Work to do » Please repeat only the stretch of records running from the first line through the line that contains "kraft_w = 40.1; // [20:0.1:60]".

»»

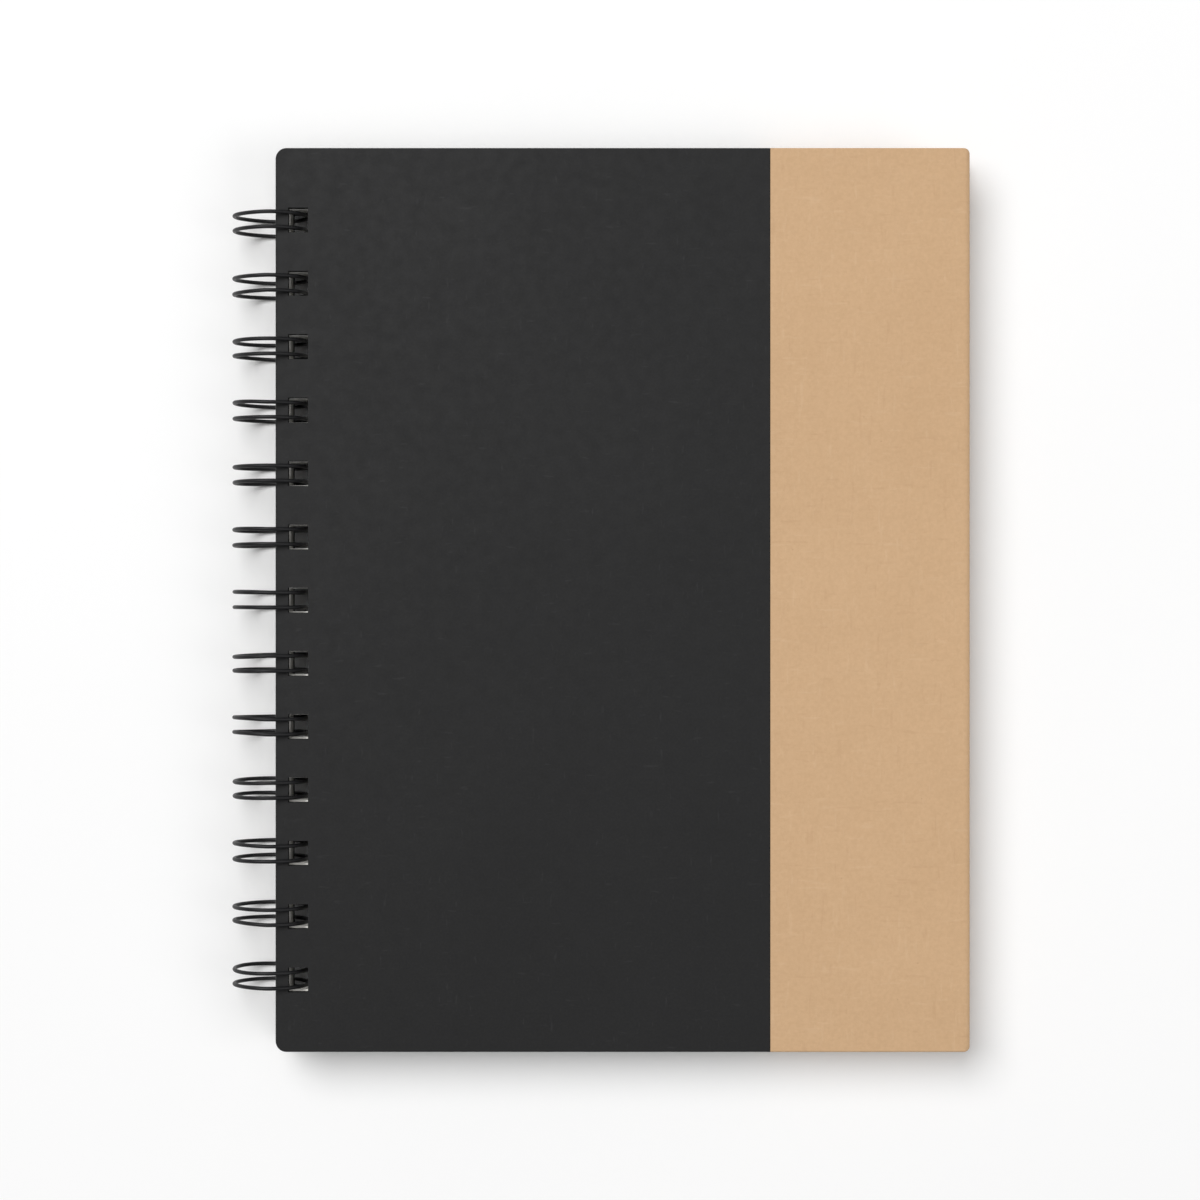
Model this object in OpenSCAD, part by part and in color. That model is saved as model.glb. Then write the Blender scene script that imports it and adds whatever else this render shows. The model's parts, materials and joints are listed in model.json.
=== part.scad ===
// Wire-bound hardcover sketchbook. Its covers are in black paper, with a kraft strip along the fore-edge.
// It lies flat with the front cover up: +X to the fore-edge, +Y to the head, +Z up.
// The origin is at the bottom centre of the closed book.

/* [Cover] */
// Width of the covers from binding edge to fore-edge
book_w = 139.4; // [100:0.1:220]
// Height of the covers
book_h = 181.5; // [160:0.1:300]
// Thickness of the cover boards
board_t = 1.8; // [1:0.1:3]
// Thickness of the covering paper outside the boards
paper_t = 0.2; // [0.1:0.05:0.4]
// Thickness of the lining paper inside the boards
lining_t = 0.2; // [0.1:0.05:0.4]
// Radius of the cover corners at the binding edge
corner_r = 2.2; // [0.5:0.1:6]
// Radius of the cover corners at the fore-edge
fore_corner_r = 1.2; // [0.5:0.1:6]
// Width of the kraft strip along the fore-edge
kraft_w = 40.1; // [20:0.1:60]

/* [Leaves] */
// Thickness of one leaf
leaf_t = 0.145; // [0.08:0.005:0.3]
// Leaves in each sheaf
sheaf_leaves = 6; // [2:1:12]
// Sheaves that turn with the front cover
turned_sheaves = 4; // [1:1:8]
// Sheaves that stay on the back cover
resting_sheaves = 4; // [1:1:8]
// Air between one sheaf and the next
sheaf_gap = 0.02; // [0.01:0.01:0.1]
// Air between the block of leaves and each cover
block_gap = 0.05; // [0.02:0.01:0.3]
// Distance of the leaves inside the covers at head, tail and fore-edge
leaf_inset = 2; // [0.5:0.1:5]
// Distance of the leaves inside the covers at the binding edge
leaf_inset_bound = 0.5; // [0:0.1:1.5]

/* [Binding] */
// Number of twin loops
loop_count = 13; // [5:1:14]
// Distance from one twin loop to the next
loop_pitch = 12.7; // [11:0.1:13.5]
// Diameter of the wire
wire_d = 0.8; // [0.6:0.05:1.2]
// Distance between the two wires of a loop
twin_gap = 3; // [2.4:0.1:3.6]
// Height of the wire's centre line above the covers' faces
ring_proud = 1.7; // [1.3:0.1:3]
// Radius of the bend from a loop into the connecting run
run_bend_r = 0.9; // [0.6:0.1:1.4]
// Air between the connecting run and the back cover
run_clear = 0.75; // [0.3:0.05:1.2]
// Air between the loop tips and the connecting run
seam_gap = 0.5; // [0.2:0.05:1]
// Length of the cut end of the run past the first and last loop
run_end = 1.5; // [1:0.1:3]
// Air between the wire and the inner and outer walls of its hole
hole_clear = 0.1; // [0.05:0.05:0.6]
// Air between the wire and the end walls of its hole
hole_end_clear = 0.6; // [0.3:0.1:1]
// Width of cover between the binding edge and the holes
hole_margin = 2.6; // [2:0.1:5]

/* [Hidden] */
$fn = 48;
CUT = 1;
// A tight bend of the wire runs this far inside the wires that it joins, and is this much thinner.
bend_lap = 0.1;
bend_step = 0.02;

black_paper = "#2e2e30";
kraft_paper = "#d2b08c";
black_board = "#242426";
white_paper = "#f4f1ea";
black_wire = "#151517";

sheaf_count = turned_sheaves + resting_sheaves;
sheaf_t = sheaf_leaves * leaf_t;
block_t = sheaf_count * sheaf_t + (sheaf_count - 1) * sheaf_gap + 2 * block_gap;
cover_t = paper_t + board_t + lining_t;
half_stack = block_t / 2 + cover_t;

// The wire's centre line is a circle round the binding axis.
wire_r = wire_d / 2;
ring_r = half_stack + ring_proud;
ring_out = ring_r + wire_r;
hole_in = sqrt(pow(ring_r - wire_r, 2) - pow(half_stack, 2)) - hole_clear;
hole_w = ring_out + hole_clear - hole_in;
hole_h = twin_gap + wire_d + 2 * hole_end_clear;

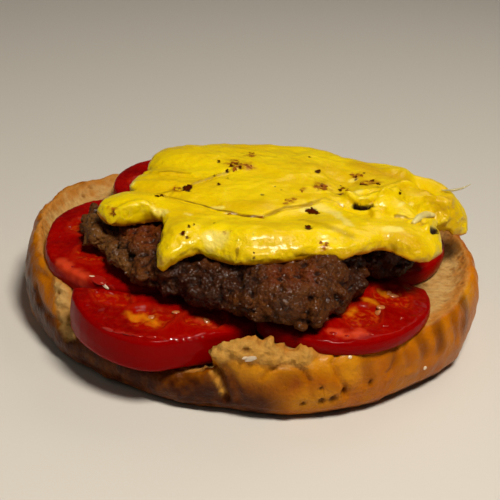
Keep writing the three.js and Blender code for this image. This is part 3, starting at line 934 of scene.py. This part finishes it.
def wet_tomato():
    """Deep red wet flesh that lets light in, with its skin, gel, ribs and core."""
    finish, tree = new_finish("ripe_tomato_freshly_cut")
    masks = kept_masks(tree, "pocket", "rim_of_pocket", "skin", "core", "gold", "pink")
    broad = noise(tree, 9, 3.0)
    fibre = noise(tree, 1.4, 4.0)
    gel = mixed(tree, mapped(tree, fibre, 0.5, 0.7), "#A01202", "#C8560E")
    colour = layered(tree, mixed(tree, mapped(tree, broad, 0.4, 0.68), "#8E0200", "#720000"),
                     (mapped(tree, fibre, 0.45, 0.75), 0.22, "#B4240A"), (masks["pocket"], 0.55, gel),
                     (masks["rim_of_pocket"], 0.15, "#CC3A12"), (masks["core"], 0.5, "#D2583A"),
                     (masks["skin"], 1.0, "#880000"), (masks["gold"], 1.0, "#DC860E"),
                     (masks["pink"], 1.0, "#DC4E28"))
    surface(tree, {"Base Color": colour, "Roughness": mapped(tree, broad, first=0.12, last=0.26), "IOR": 1.35,
                   "Coat Weight": 0.05, "Coat Roughness": 0.05, "Specular IOR Level": 0.06,
                   "Normal": relief(tree, fibre, 0.35, 0.3), "Subsurface Weight": 0.3,
                   "Subsurface Scale": 2.5 * MM, "Subsurface Radius": (1.0, 0.18, 0.08)})
    return finish


tomato_finish = wet_tomato()
slice_sights = {node: sight(mesh) for node, mesh in slices.items()}
for node, mesh in slices.items():
    points = read_points(mesh)
    uneven = 0.9 * bumps(points, 2.2, 57, 2)
    for mask, places in COLOURED_PLACES.items():
        listed = [(line, reach) for on, line, reach in places if on == node]
        tinted = COLOURED_WEIGHT * marks(points, slice_sights[node], listed, uneven=uneven)
        store(mesh, **{mask: tinted})
    finish_piece(node + "_cut", mesh, tomato_finish, "tomato", node)

# %% [markdown]
# ## Tomato seeds
# The seeds are flat pale drops in a coat of gel, and only those in the open pockets of
# the two front slices can be seen. They are laid at their places in the photograph, half
# sunk in the gel. A plain finish would look like plastic beads, so they take light in.

# %% Lay the seeds
SEED_PLACES = {
    "tomato_front_right": [((394, 296), 0.1, 1.5), ((381, 307), 0.7, 1.25), ((377, 313), 0.1, 1.3),
                           ((389, 293), 1.2, 0.9)],
    "tomato_front_left": [((176, 312), 0.3, 1.0), ((207, 321), 2.5, 1.1), ((151, 317), 0.2, 1.0)],
}
SEED_SHOWS = -0.08


def wet_seed():
    """A pale orange seed under clear gel."""
    finish, tree = new_finish("tomato_seed_in_gel")
    colour = mixed(tree, noise(tree, 1.2, 2.0), "#CC8A4C", "#A8481A")
    surface(tree, {"Base Color": colour, "Roughness": 0.35, "Coat Weight": 0.7, "Coat Roughness": 0.06,
                   "Subsurface Weight": 0.25, "Subsurface Scale": 1 * MM})
    return finish


def spots_on(target, listed, raise_by=0.0):
    """Turns places of (pixel, turn, size) into spots for the laying tree."""
    spots = []
    for pixel, turned, size in listed:
        for point, normal in seen(target, [pixel]):
            spots.append((point + normal * raise_by, normal, turned, np.resize(size, 3)))
    return spots


seed_spots = [spot for node, listed in SEED_PLACES.items()
              for spot in spots_on(slice_sights[node], listed, SEED_SHOWS)]
lay_piece("tomato_seeds", seed_spots, patterns["seed"], wet_seed(), "tomato")

# %% [markdown]
# ## The beef patty
# A hand-pressed patty is made of short fat threads of mince, squeezed together and then
# browned until they shrink and part. Noise alone looks like rock. So the solid is first
# drawn in a little and cleft into clumps, then large and small pellets are strewn over it
# by the tree, and one skin is laid over the whole, which fuses them as frying does. Fine
# grains are pressed in last.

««

Solution »
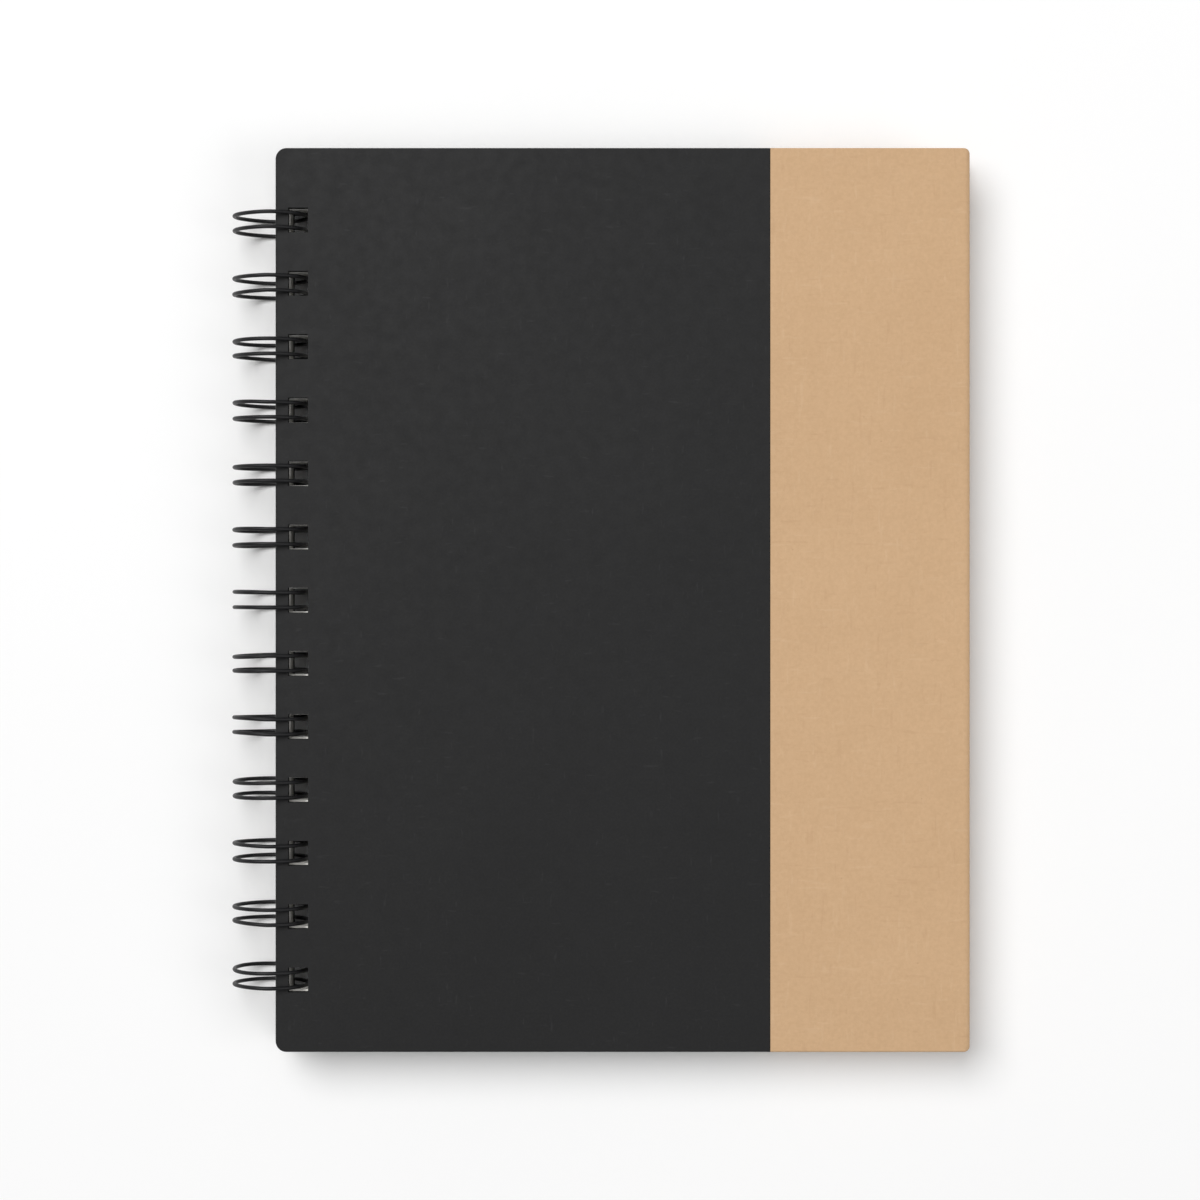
Model this object in OpenSCAD, part by part and in color. That model is saved as model.glb. Then write the Blender scene script that imports it and adds whatever else this render shows. The model's parts, materials and joints are listed in model.json.
=== part.scad ===
// Wire-bound hardcover sketchbook. Its covers are in black paper, with a kraft strip along the fore-edge.
// It lies flat with the front cover up: +X to the fore-edge, +Y to the head, +Z up.
// The origin is at the bottom centre of the closed book.

/* [Cover] */
// Width of the covers from binding edge to fore-edge
book_w = 139.4; // [100:0.1:220]
// Height of the covers
book_h = 181.5; // [160:0.1:300]
// Thickness of the cover boards
board_t = 1.8; // [1:0.1:3]
// Thickness of the covering paper outside the boards
paper_t = 0.2; // [0.1:0.05:0.4]
// Thickness of the lining paper inside the boards
lining_t = 0.2; // [0.1:0.05:0.4]
// Radius of the cover corners at the binding edge
corner_r = 2.2; // [0.5:0.1:6]
// Radius of the cover corners at the fore-edge
fore_corner_r = 1.2; // [0.5:0.1:6]
// Width of the kraft strip along the fore-edge
kraft_w = 40.1; // [20:0.1:60]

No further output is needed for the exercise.